For Cases 7 and 8 with the same initial water content and migration distance, but different lime dosages, the left soil column water content decreased as migration time went by, and the right soil column exhibited the opposite trend. It was concluded that the lime dosage played a role in the migration process, Case 8 witnessed a decrease of 4.8 % water content for the left soil column, while 9.77 % for Case 7 (Fig. 6a). For 60 days migration tests with different lime percentages (Case 7 of 7 % lime and Case 8 of 4 % lime), water in the adjacent area of the left and right ends of the left soil column exhibited different migration speeds, and this situation in Case 8 was more prominent than that in Case 7. It revealed that water movement in the left soil column was quick during 60 days, while the vaporous moisture migration between the soil columns was slow. This resulted in water accumulation near the surface of the left soil column. But after 90 days of migration this phenomenon had not been observed in the left soil column, but remained in the right soil column. It indicated that water movement showed asynchrony features for the left and the right soil columns, and vaporous water migration and mixed water migration were of different speeds.

The migration distance may alter the moisture distributions in columns during the migration process, especially to the right soil column. For Case 7, the distribution of water content at different locations in the right soil column was not uniform after 90 days migration. However, for Case 6 of 100 mm length, the variation of water content was low (Fig. 6b). It indicated that the longer migration distance would extend the equilibrium time between soil columns.

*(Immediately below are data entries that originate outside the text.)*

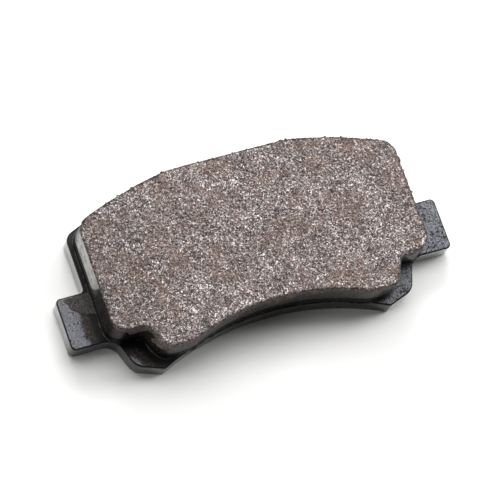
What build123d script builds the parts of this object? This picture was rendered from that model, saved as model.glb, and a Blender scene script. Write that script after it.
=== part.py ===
from build123d import *
import os

# Disc brake pad, in millimetres. The pad lies on its back: +Z points out of the friction face,
# +X runs along the pad's length and +Y towards the rim of the disc. The origin is the middle of
# the pad's length and height, on the back face that the piston presses.
# The outline is the same left and right, so only corners with a positive x are stated.

# Whole pad
pad_length = 117.0
pad_height = 53.8
pad_thickness = 17.5

# Layers, from the back face up
plate_thickness = 6.0
film_thickness = 0.15
underlayer_thickness = 2.6

# Backing plate: shoulders, ears and lobes
plate_half_width = 49.8
plate_corner_y = 17.7
plate_corner_radius = 3.5
plate_flat_half = 18.3
plate_flank_middle = (34.1, 23.4)
ear_height = 15.75
ear_top_y = 0.7
ear_corner_radius = 1.5
ear_root_radius = 1.3
lobe_root_x = 45.8
lobe_root_radius = 4.5
lobe_corner = (42.6, -24.2)
lobe_corner_radius = 5.0
nose_x = 34.7
nose_y = -26.96
nose_radius = 0.8
plate_arch_y = -19.3
rim_radius = 0.4
back_chamfer = 0.25

# Holes through the plate, and the keys that fill them
key_radius = 6.0
key_x = 26.0
key_y = 2.0
key_recess = 0.5

# Lining: outer edge, feet and inner arch
lining_half_width = 48.2
lining_top_y = 25.55
lining_corner_y = 16.95
lining_corner_radius = 5.0
lining_flat_half = 18.0
lining_flank_middle = (33.1, 22.2)
outer_foot_y = -16.0
outer_foot_radius = 4.2
notch_x = 38.8
notch_radius = 3.5
inner_foot_x = 35.0
inner_foot_y = -23.95
inner_foot_radius = 3.5
arch_end_x = 27.2
arch_end_radius = 16.0
lining_arch_y = -18.5

# Both outer edges turn from the flat middle into the flanks through this radius
shoulder_radius = 15.0


def symmetric_face(flat_half, top_y, flank_middle, corners, arch_y):
    """Closed outline: flat top, a curved flank each side, straight runs through corners, inner arch."""
    flank = ThreePointArc((flat_half, top_y), flank_middle, corners[0])
    right = flank + Polyline(*corners)
    left = mirror(right, Plane.YZ)
    top = Line((-flat_half, top_y), (flat_half, top_y))
    end_x, end_y = corners[-1]
    arch = ThreePointArc((-end_x, end_y), (0, arch_y), (end_x, end_y))
    return make_face((top + right + left + arch).edges())


def round_corners(face, corners):
    """Round each stated corner, and its mirror image, to its radius."""
    for (x, y), radius in corners:
        for side in (1, -1):
            corner = face.vertices().sort_by_distance((side * x, y, 0))[0]
            face = fillet(corner, radius)
    return face


def plate_outline():
    ear_x = pad_length / 2
    ear_bottom_y = ear_top_y - ear_height
    top_y = pad_height / 2
    shoulder = (plate_flat_half, top_y)
    upper_corner = (plate_half_width, plate_corner_y)
    ear_root = (plate_half_width, ear_top_y)
    ear_top = (ear_x, ear_top_y)
    ear_bottom = (ear_x, ear_bottom_y)
    lobe_root = (lobe_root_x, ear_bottom_y)
    nose = (nose_x, nose_y)
    corners = [upper_corner, ear_root, ear_top, ear_bottom, lobe_root, lobe_corner, nose]
    face = symmetric_face(plate_flat_half, top_y, plate_flank_middle, corners, plate_arch_y)
    radii = [
        (shoulder, shoulder_radius),
        (upper_corner, plate_corner_radius),
        (ear_root, ear_root_radius),
        (ear_top, ear_corner_radius),
        (ear_bottom, ear_corner_radius),
        (lobe_root, lobe_root_radius),
        (lobe_corner, lobe_corner_radius),
        (nose, nose_radius),
    ]
    return round_corners(face, radii)


def lining_outline():
    shoulder = (lining_flat_half, lining_top_y)
    upper_corner = (lining_half_width, lining_corner_y)
    outer_foot = (lining_half_width, outer_foot_y)
    notch = (notch_x, outer_foot_y)
    inner_foot = (inner_foot_x, inner_foot_y)
    arch_end = (arch_end_x, inner_foot_y)
    corners = [upper_corner, outer_foot, notch, inner_foot, arch_end]
    face = symmetric_face(lining_flat_half, lining_top_y, lining_flank_middle, corners, lining_arch_y)
    radii = [
        (shoulder, shoulder_radius),
        (upper_corner, lining_corner_radius),
        (outer_foot, outer_foot_radius),
        (notch, notch_radius),
        (inner_foot, inner_foot_radius),
        (arch_end, arch_end_radius),
    ]
    return round_corners(face, radii)


def key_cylinders(bottom_z, top_z):
    """One round post at each hole of the plate, between two heights."""
    posts = []
    for side in (1, -1):
        post = Cylinder(key_radius, top_z - bottom_z, align=(Align.CENTER, Align.CENTER, Align.MIN))
        posts.append(Pos(side * key_x, key_y, bottom_z) * post)
    return posts


def backing_plate():
    """Pressed steel plate: rolled rim on the lining side, broken edge on the back."""
    plate = extrude(plate_outline(), plate_thickness)
    plate = fillet(plate.faces().sort_by(Axis.Z)[-1].outer_wire().edges(), rim_radius)
    plate = chamfer(plate.faces().sort_by(Axis.Z)[0].outer_wire().edges(), back_chamfer)
    return plate - key_cylinders(0, plate_thickness)


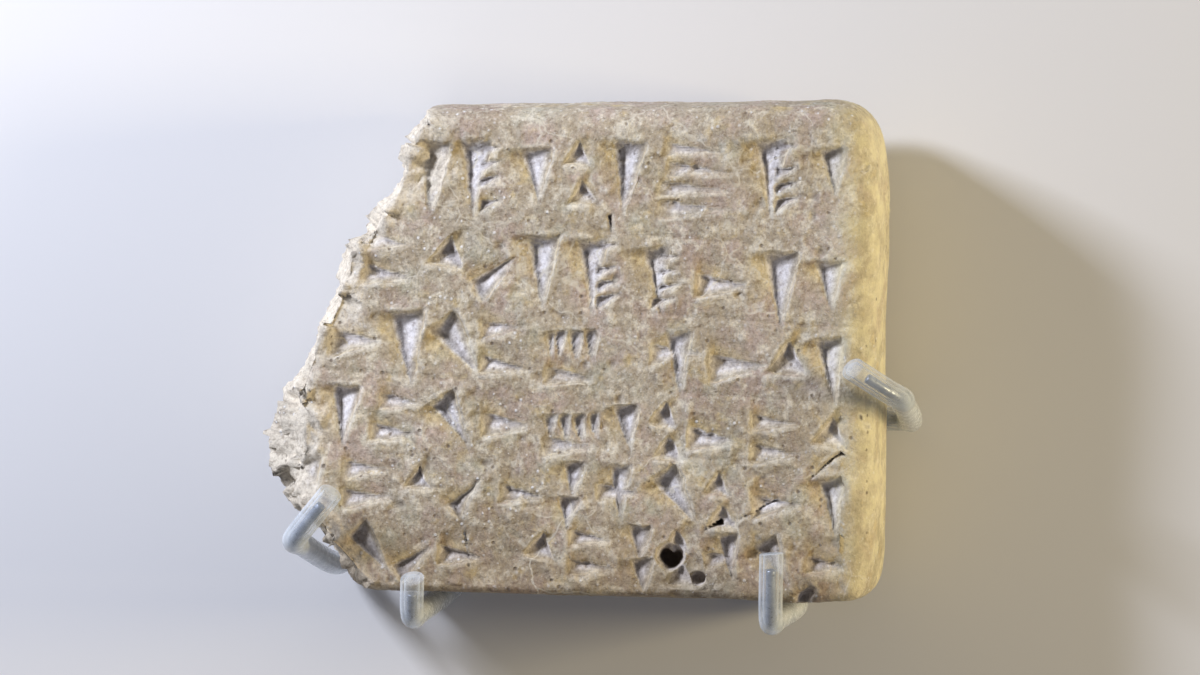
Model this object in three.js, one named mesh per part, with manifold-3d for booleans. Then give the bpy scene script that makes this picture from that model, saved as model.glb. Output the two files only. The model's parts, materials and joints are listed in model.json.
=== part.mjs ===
// A broken tablet of pale clay, lying on its back in the wire cradle that grips it by its edges.
// Millimetres, +Z up. The written face looks up, its first row is towards +Y, and the cradle
// stands on z = 0. Plan positions are measured from a point near the middle of the face; at the
// end the whole part is shifted so that the origin lies under the middle of its box.

import * as THREE from 'three';
import { ConvexGeometry } from 'three/addons/geometries/ConvexGeometry.js';
import { mergeVertices } from 'three/addons/utils/BufferGeometryUtils.js';
import Module from 'manifold-3d';

const wasm = await Module();
wasm.setup();

// ---------- driving dimensions ----------

// Clay
const THICKNESS = 18; // back to face, at the middle
const BACK_CROWN = 0.3; // how far the back rises towards its edges
const SIDE_BULGE = 0.4; // how far a made side swells half way up
const RIM = { top: 2.4, right: 3.2, bottom: 1.0 }; // rounding between face and side
const BACK_RIM = 4; // rounding between back and side
const BREAK_DROP = 4.5; // height of the slope where the face breaks off
const BREAK_WIDTH = 1.3; // width of that slope in plan
const BREAK_LEAN = 0.3; // how far the broken side leans in below the slope
const BREAK_BACK_RIM = 0.8; // wear of the broken edge at the back
const SPALL = { y: -10.5, reach: 4.6, width: 3.6 }; // where more of the face has flaked away
const ROUGHNESS = 0.45; // how far the broken side strays from its outline

// Cradle
const WIRE_RADIUS = 0.5;
const SLEEVE_RADIUS = 1.2;
const SLEEVE_BORE = 0.8; // radius of the hole
const GAP = 0.3; // between pieces that touch
const WIRE_SHORT = 1.7; // how far the wire's end stands back inside its sleeve
const SLEEVE_UNDER = 7; // how far a sleeve runs on under the tablet
const SLEEVE_STEPS = 19; // along each sleeve
const PAD = { x: 1, y: -9, radius: 4 }; // where the four wires are brazed together

const WIRE_AXIS = SLEEVE_RADIUS; // height of the wires under the tablet
const BACK = 2 * SLEEVE_RADIUS + GAP; // height of the tablet's back
const FACE = BACK + THICKNESS; // height of its face, at the middle

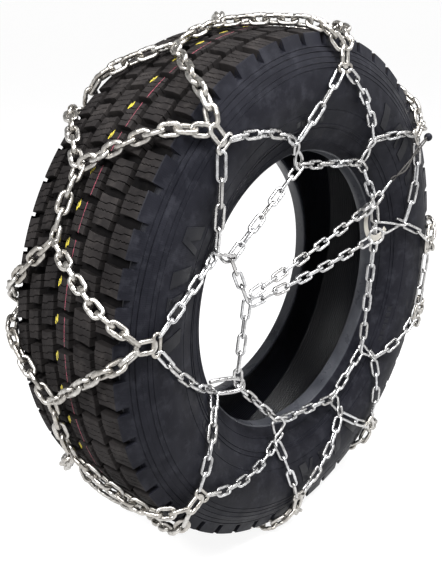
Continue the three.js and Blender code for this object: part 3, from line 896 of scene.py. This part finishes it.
knob = Build()
outward = unit(CORD[2] - CORD[1])
profile = [(0.1, -8.6), (4.2, -8.3), (7.0, -6.4), (8.6, -3), (9, 0.6), (8.3, 4.0), (6.2, 6.3), (4.0, 7.2),
           (3.4, 8.0), (3.1, 9.4), (2.0, 10.0), (0.1, 10.1)]
side_a = unit(np.cross(outward, [0.0, 0.0, 1.0]))
side_b = np.cross(outward, side_a)
rings = [KNOB + outward * h * 0.9 + (side_a * math.cos(t) + side_b * math.sin(t)) * r
         for r, h in profile for t in np.linspace(0, math.tau, 25)[:-1]]
knob.add(rings, ring_faces(len(profile), 24, False))
knob.piece("elastic_knob_ball", "elastic", WALL, "tyre_rubber", ["elastic_knob"])

# ---------------------------------------------------------------- floor, light
floor_mesh = bpy.data.meshes.new("floor")
HALF = 250  # of the floor's side, in metres
floor_mesh.from_pydata([(-HALF, -HALF, 0), (HALF, -HALF, 0), (HALF, HALF, 0), (-HALF, HALF, 0)], [],
                       [(0, 1, 2, 3)])
floor = bpy.data.objects.new("floor", floor_mesh)
bpy.context.scene.collection.objects.link(floor)
floor_material, tree, shader = nodes_of("floor_pale")
tree.links.new(ramp(tree, noise(tree, place(tree), 3.0), [(0.3, grey(0.24)), (0.7, grey(0.26))]),
               shader.inputs["Base Color"])
shader.inputs["Roughness"].default_value = 0.9
shader.inputs["Specular IOR Level"].default_value = 0.1
shader.inputs["Emission Color"].default_value = (1.0, 1.0, 1.0, 1.0)
shader.inputs["Emission Strength"].default_value = 0.88
floor_mesh.materials.append(floor_material)

world = bpy.data.worlds.new("studio")
bpy.context.scene.world = world
world.use_nodes = True
tree = world.node_tree
split = tree.nodes.new("ShaderNodeSeparateXYZ")
tree.links.new(tree.nodes.new("ShaderNodeTexCoord").outputs["Generated"], split.inputs[0])
# bright at the horizon, dim overhead
sky = [(0.0, grey(0.95)), (0.14, grey(0.9)), (0.4, grey(0.3)), (1.0, grey(0.24))]
tree.links.new(ramp(tree, split.outputs["Z"], sky), tree.nodes["Background"].inputs["Color"])
tree.nodes["Background"].inputs["Strength"].default_value = 1.0


def area(name, where, aim, size, watts):
    data = bpy.data.lights.new(name, "AREA")
    data.size = size
    data.energy = watts
    obj = bpy.data.objects.new(name, data)
    bpy.context.scene.collection.objects.link(obj)
    obj.location = where
    obj.rotation_mode = "QUATERNION"
    obj.rotation_quaternion = (Vector(aim) - Vector(where)).to_track_quat("-Z", "Y")


area("key", (-2.4, -0.7, 2.8), (0, 0, 0.5), 1.2, 150)
area("top", (0.3, -1.1, 3.0), (0, 0, 0.7), 1.2, 150)
area("right", (2.4, -2.2, 2.2), (0, 0, 0.6), 0.8, 22)
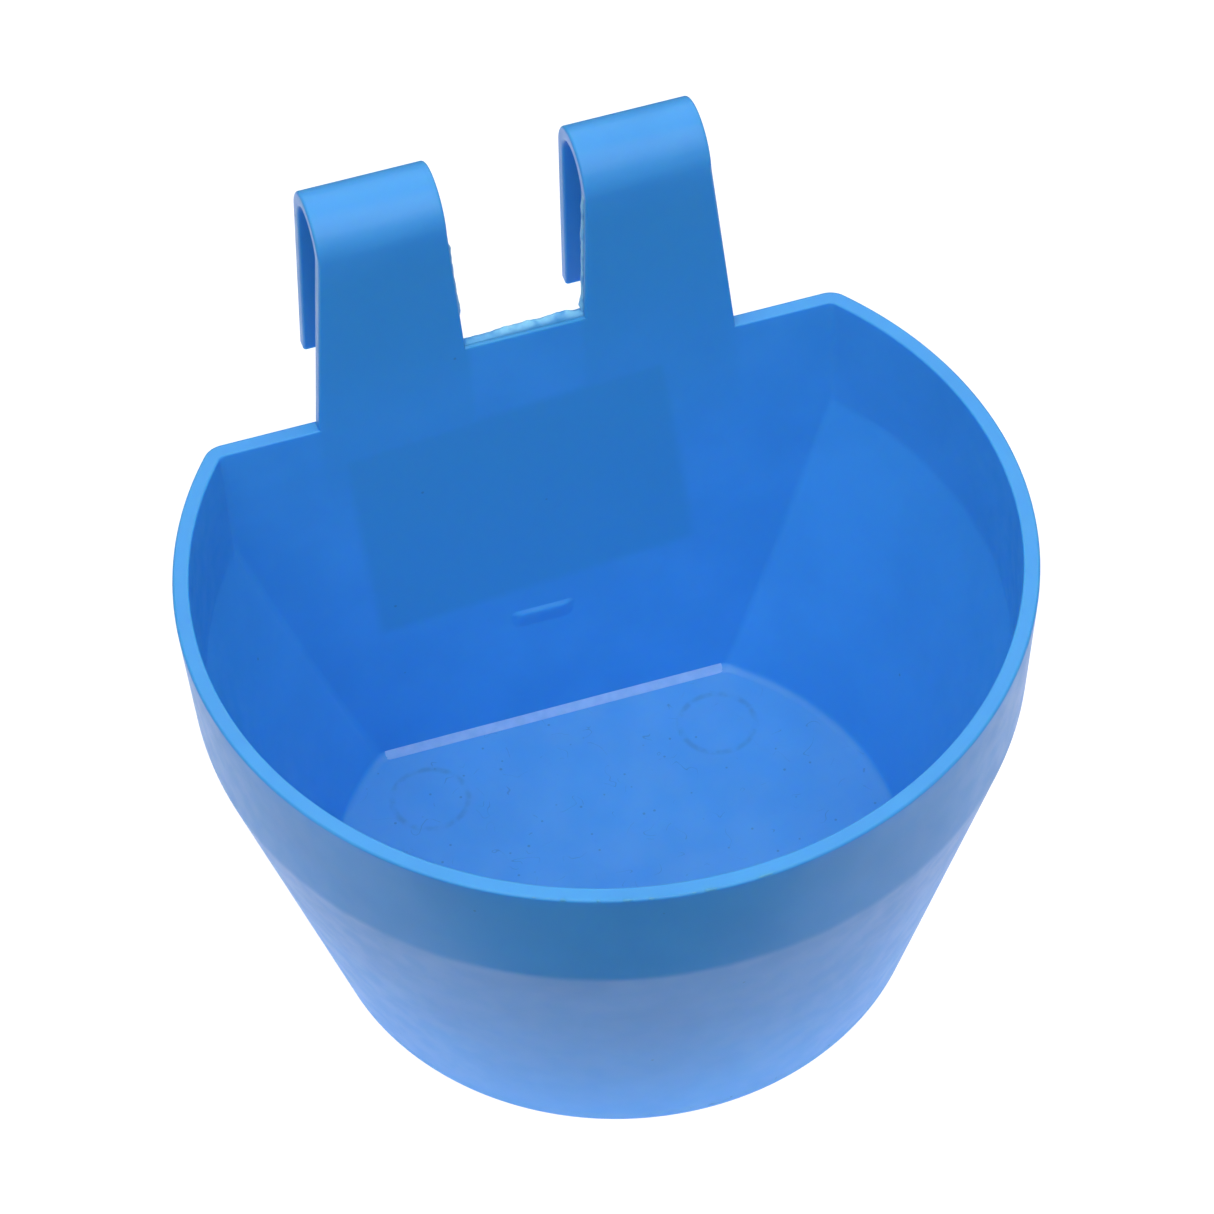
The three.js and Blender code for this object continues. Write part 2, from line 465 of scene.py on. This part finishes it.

Images of soil column surface after different migration times are illustrated in Fig. 7. The longer the migration time the lighter was the left soil column surface color. That meant vaporous water transfer quantities increased as time went by. For different lime content models, the shade degree of soil surface color was not identical. It demonstrated that the lime content also had an influence on vaporous water migration.

Effect of lime treatment

Comparison of moisture content variation in the right soil column between untreated and lime-treated expansive clays after 90 days vaporous water migration was described in Fig. 8. It’s clearly seen that water content reductions in the left soil column were almost same. Water content rose significantly in the right column of expansive clays, while growth trend for lime-treated expansive clay was flat. It may relate with water consumption by reactions between lime and clay particles. In addition, network textures consisted of needle-like lime hydrate had cementation action and filling effect between clay particles.

Fig. 8
figure 8

Comparison of vaporous water migration in untreated and lime-treated expansive clays

As known to all, interaction mechanism between expansive clay and lime is complex, and moisture migration in unsaturated soils is influenced by many factors. Herein, vaporous water migration in the closed and thermostated system was discussed, but the temperature plays a role of moisture migration. Thus, it needs to carry out further investigation of the effects of temperature on moisture migration at micro and macro scales analysis.

Conclusions

Whilst the effects of lime treatment on the swelling of expansive clay are well characterized, and some beneficial realizations of water transfer were concluded in previous researches, less is known about characteristics of vaporous water migration in unsaturated lime-treated expansive clays. Herein, a novel model and series of tests were presented to investigate the vaporous water migration in horizontal soil columns under constant temperature, and some conclusions were reached as follows:

  1. 1.

    Results of microstructure and SWCC show that lime treatment strongly changed features of micro-pores, geotechnical and hydraulic properties of improved soil relative to undisturbed expansive clay. The measured SWCC of lime-treated expansive clay appears hydraulic hysteresis between the drying and wetting cycles similar to that of undisturbed expansive clay. However, volume water content of lime-treated expansive clay is greater than that of undisturbed expansive clay with a same suction.

  2. 2.

    The proposed test model, which enables the moisture migration between soil columns in a vaporous water state, may be an effective alternative to investigate water transfer in unsaturated soils. Effects of water content gradient, lime content, migration time, and soil column length (migration distance) on the vaporous water migration were discussed using this model. It is concluded that vaporous water migration for the lime-treated expansive clay increased nonlinearly as migration time went by, and the moisture content variation quantity was dominant in first 30 days. Transfer speeds of mixing water within the soil columns and vaporous water between columns are different. Moreover, when the difference of initial water content between the two soil columns was less than 18 %, water content variation in soil columns due to vaporous water migration will slow down. A high gradient of the initial water content plays a vital role of velocity of vaporous water migration in relation to other factors.

  3. 3.

    Although our examination method has provided a useful tool for analyzing vaporous migration in unsaturated lime-treated expansive clay, further investigations will still involve a considerable amount of work both in the laboratory and in the field to quantify the effects of wetting and drying cycles and temperature on vaporous transfer mechanism of unsaturated soils.